As with any frontier tech, there are important guardrails to consider. The computational cost of rigorous BEq verification is nontrivial, and the field must balance the desire for faster iterations with the need for soundness. There is also the risk that models learn to game the verification process rather than truly understand the formal objects they manipulate. The authors address this with template guided reasoning and a verifiable reward signal, but the broader community will want to see how these ideas generalize to more complex formal languages and how resilient they are to adversarial formulations of problems.
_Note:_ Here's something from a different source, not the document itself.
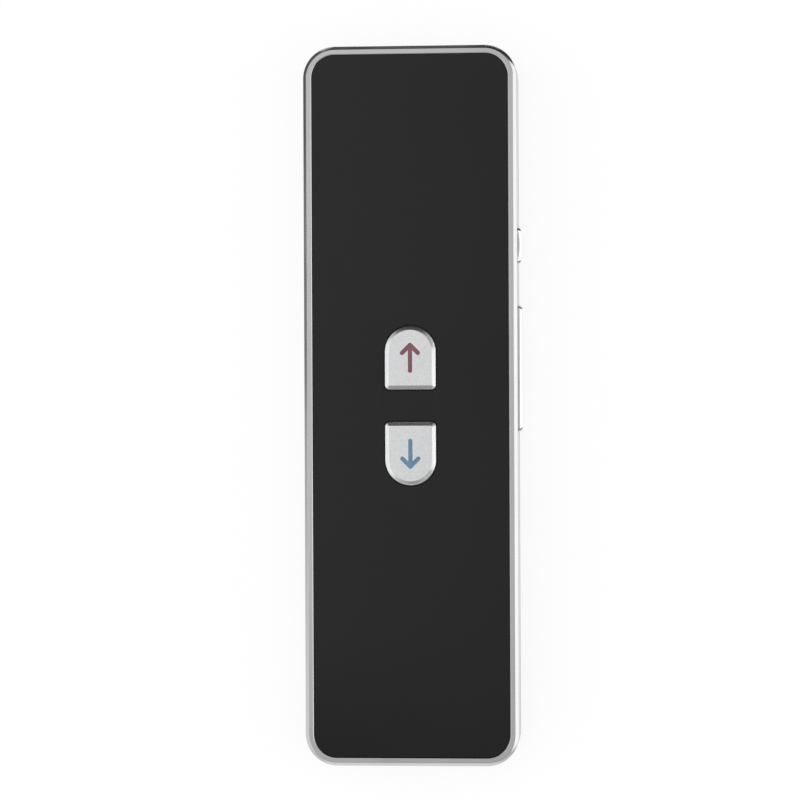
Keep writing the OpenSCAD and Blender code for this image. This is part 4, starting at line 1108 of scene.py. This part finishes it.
def screwTree():
    tree, entry = geometryTree("cornerScrews", [
        ("Spacing X", "Float", 0.03), ("Spacing Y", "Float", 0.1), ("Screw", "Object"),
        ("Seed", "Int", 1),
    ])
    grid = nodeOut(tree, "GeometryNodeMeshGrid", {
        "Vertices X": 2, "Vertices Y": 2, "Size X": entry["Spacing X"], "Size Y": entry["Spacing Y"],
    })
    one = nodeOut(tree, "GeometryNodeObjectInfo", {"Object": entry["Screw"]}, "Geometry")
    turn = nodeOut(tree, "FunctionNodeRandomValue", {
        "Max": (0, 0, 2 * math.pi), "Seed": entry["Seed"],
    }, "Value", data_type="FLOAT_VECTOR")
    screws = nodeOut(tree, "GeometryNodeInstanceOnPoints", {
        "Points": grid, "Instance": one, "Rotation": turn,
    })
    return endGeometry(tree, screws, entry)


def oneScrew(look):
    # turned from a profile of (radius, height), then a cross recess is cut in its head
    low, head, shaft, tip = look["sink"], look["headRadius"], look["shaftRadius"], look["tip"]
    high, chamfer = low + look["headHeight"], look["headChamfer"]
    profile = roundCorners([
        (look["axis"], low, 0), (head - chamfer, low, 0.1), (head, low + chamfer, 0.1),
        (head, high, 0.04), (shaft, high, 0.06), (shaft, tip - look["tipTaper"], 0.1),
        (look["tipRadius"], tip, 0), (look["axis"], tip, 0),
    ])
    piece = stackLoops("screw", [atHeight(circlePoints(0, 0, r, steps=48), z) for r, z in profile])
    reach, wide, deep = look["recess"]
    above, bottom = look["recessShares"]
    kept, lost = look["recessThins"]
    cutters = []
    for turned in (False, True):
        wing = []
        for z, share in ((low - joining["bite"], above), (low + deep, bottom)):
            long, thin = reach * share, wide / 2 * (kept + lost * share)
            ring = [(long, thin), (-long, thin), (-long, -thin), (long, -thin)]
            if turned:
                ring = [(-y, x) for x, y in ring]
            wing.append(atHeight(ring, z))
        cutters.append(stackLoops("wing", wing))
    joinSolids(piece, cutters)

    def recessRim(a, b):
        within = max(a.xy.length, b.xy.length) < look["recessRim"]
        return within and max(a.z, b.z) < low + joining["touch"]
    bevelWhere(piece, recessRim, look["recessBevel"])
    return piece


def buildScrews(look):
    screw = oneScrew(look)
    x, y = body["screws"]
    piece = runTree("rearScrews", screwTree(), "steel", {"Spacing X": 2 * x, "Spacing Y": 2 * y},
                    {"Screw": screw, "Seed": look["seed"]})
    bpy.data.objects.remove(screw)
    dress(piece, "steel", housing, "rear_screws")


buildScrews(screwLook)
print("rear screws: done")


# charging socket: rounded copies of what shows in the slot

socketLook = {"shellEdge": 0.05, "tongueEdge": 0.06}


def softenedCopy(name, node, slot, width):
    piece = addObject(name, frame["nodes"][node].data.copy())
    editMesh(piece, mergeAndTurnOut)
    bevelWhere(piece, lambda a, b: True, width)
    dress(piece, slot, housing, node)


softenedCopy("socketShell", "socket_shell", "steel", socketLook["shellEdge"])
softenedCopy("socketTongue", "socket_tongue", "socket_black", socketLook["tongueEdge"])
print("charging socket: done")


# floor, light and camera

floorLook = {"reach": 900, "shaded": 0.85, "seen": 0.2, "glow": 0.875}


def buildFloor(look):
    # white to the camera and still shaded under the object; clear from below and in reflections
    far, shaded, seen = look["reach"], look["shaded"], look["seen"]
    corners = [(-far, -far, 0), (far, -far, 0), (far, far, 0), (-far, far, 0)]
    floor = meshFrom("floor", corners, [(0, 1, 2, 3)])
    material = bpy.data.materials.new("paperFloor")
    tree = emptyTree(material)
    rays = addNode(tree, "ShaderNodeLightPath").outputs
    camera = rays["Is Camera Ray"]
    tone = mixColour(tree, camera, (shaded, shaded, shaded), (seen, seen, seen))
    matt = nodeOut(tree, "ShaderNodeBsdfDiffuse", {"Color": tone})
    strength = mathNode(tree, "MULTIPLY", camera, look["glow"])
    glow = nodeOut(tree, "ShaderNodeEmission", {"Strength": strength})
    paper = nodeOut(tree, "ShaderNodeAddShader", {0: matt, 1: glow})
    back = nodeOut(tree, "ShaderNodeNewGeometry", output="Backfacing")
    clear = mathNode(tree, "MAXIMUM", back, rays["Is Glossy Ray"])
    pick = nodeOut(tree, "ShaderNodeMixShader", {
        "Fac": clear, 1: paper, 2: nodeOut(tree, "ShaderNodeBsdfTransparent"),
    })
    addNode(tree, "ShaderNodeOutputMaterial", {"Surface": pick})
    floor.data.materials.append(material)


studio = {
    "overhead": 0.94,
    # near straight up the ceiling gets brighter to one side, by this share either way
    "tilt": {"towards": (-0.98, 0.2, 0), "from": -0.02, "to": 0.17, "share": 0.21},
    # cards round the object: where each stands, its reach and blur in degrees, its squash and its
    # light; a card with a squash above 1 is as many times wider than it is high
    "cards": (
        ((-0.08, -0.5, 1), 21.1, 1.2, 1, 0.69),
        ((0, 0, -1), 144, 14, 1, 0.66),
        ((0, 0, -1), 88, 5, 1, 1.05),
        ((0, -1, 0.45), 20, 8, 2, 0.25),
        ((-0.07, -1, -0.11), 24, 4, 3.2, 1.3),
        ((-1, -0.1, 0.25), 36, 10, 1, 1.25),
        ((1, 0, 0.35), 40, 8, 1, 0.4),
        ((1, 0, -0.02), 40, 6, 4, 1.95),
        ((0, 1, 0.1), 39, 8, 2.5, 0.04),
        ((0.62, 0.78, -0.07), 20, 4, 3.2, 0.05),
        ((-0.85, 0.5, -0.12), 28.5, 3, 4.5, 0.15),
        ((0.78, 0.55, -0.3), 15, 3, 1, 0.02),
        ((0.78, -0.55, -0.3), 13, 3, 1, 0.3),
    ),
}


def buildWorld(look):
    # white to the camera and through clear plastic; metal and gloss see light and dark cards
    world = bpy.data.worlds.new("studio")
    bpy.context.scene.world = world
    tree = emptyTree(world)
    direction = nodeOut(tree, "ShaderNodeTexCoord", output="Generated")
    overhead, tilt = look["overhead"], look["tilt"]
    aside = vectorMath(tree, "DOT_PRODUCT", "Value", direction, tilt["towards"])
    light = stretchValue(tree, aside, tilt["from"], tilt["to"],
                         overhead * (1 - tilt["share"]), overhead * (1 + tilt["share"]))
    for towards, reach, blur, squash, glow in look["cards"]:
        scale = Vector((1, 1, squash))
        unit = vectorMath(tree, "NORMALIZE", 0, vectorMath(tree, "MULTIPLY", 0, direction, scale))
        middle = (Vector(towards) * scale).normalized()
        near = vectorMath(tree, "DOT_PRODUCT", "Value", unit, middle)
        ends = [math.cos(math.radians(angle)) for angle in (reach + blur, reach - blur)]
        mask = stretchValue(tree, near, *ends, interpolation_type="SMOOTHSTEP")
        light = nodeOut(tree, "ShaderNodeMix", {"Factor": mask, "A": light, "B": glow}, "Result",
                        data_type="FLOAT")
    room = nodeOut(tree, "ShaderNodeBackground", {"Strength": light})
    white = nodeOut(tree, "ShaderNodeBackground", {"Color": (1, 1, 1, 1)})
    rays = addNode(tree, "ShaderNodeLightPath").outputs
    plain = mathNode(tree, "MAXIMUM", rays["Is Camera Ray"], rays["Is Transmission Ray"])
    pick = nodeOut(tree, "ShaderNodeMixShader", {"Fac": plain, 1: room, 2: white})
    addNode(tree, "ShaderNodeOutputWorld", {"Surface": pick})


lampLook = {"place": (0.7, -0.1, 0.5), "size": (0.6, 0.9), "watts": 1.1}


def buildLamp(name, look):
    lamp = bpy.data.lights.new(name, "AREA")
    lamp.shape = "RECTANGLE"
    lamp.size, lamp.size_y = look["size"]
    lamp.energy = look["watts"]
    holder = addObject(name, lamp)
    holder.location = look["place"]
    holder.rotation_euler = (-Vector(look["place"])).to_track_quat("-Z", "Y").to_euler()


cameraLook = {
    "place": (0.04594, 0.00093, 0.61303),
    "turns": (("Y", 4.557), ("X", 0.019), ("Z", -0.246)),
    "lens": 139.95,
    "sensor": 36,
    "clipStart": 0.01,
}


def buildCamera(look):
    camera = bpy.data.cameras.new("camera")
    camera.lens = look["lens"]
    camera.sensor_width = look["sensor"]
    camera.clip_start = look["clipStart"]
    holder = addObject("camera", camera)
    turn = Matrix.Identity(4)
    for axis, angle in look["turns"]:
        turn = turn @ Matrix.Rotation(math.radians(angle), 4, axis)
    holder.matrix_world = Matrix.Translation(look["place"]) @ turn
    bpy.context.scene.camera = holder


buildFloor(floorLook)
buildWorld(studio)
buildLamp("softBoxRight", lampLook)
buildCamera(cameraLook)
bpy.context.scene.view_settings.view_transform = "Standard"
print("stage: done")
The research lays a strong foundation, but the next steps will test the durability of the thinking templates and the scalability of the data pipelines as math problems grow in complexity and diversity.

In the end, ThinkingF feels like a bridge being built between two civilizations: the warm, human world of informal problem solving and the exact, cautious realm of formal proofs. If the bridge holds, it could reshape how we teach, how we verify, and how we explore new mathematics in an era where AI can participate without pretending to be human. The study is a clear reminder that progress in AI is often not about a single leap of cleverness but about building robust scaffolds—data, templates, and verification signals—that let systems learn to reason with the kind of rigor that math demands.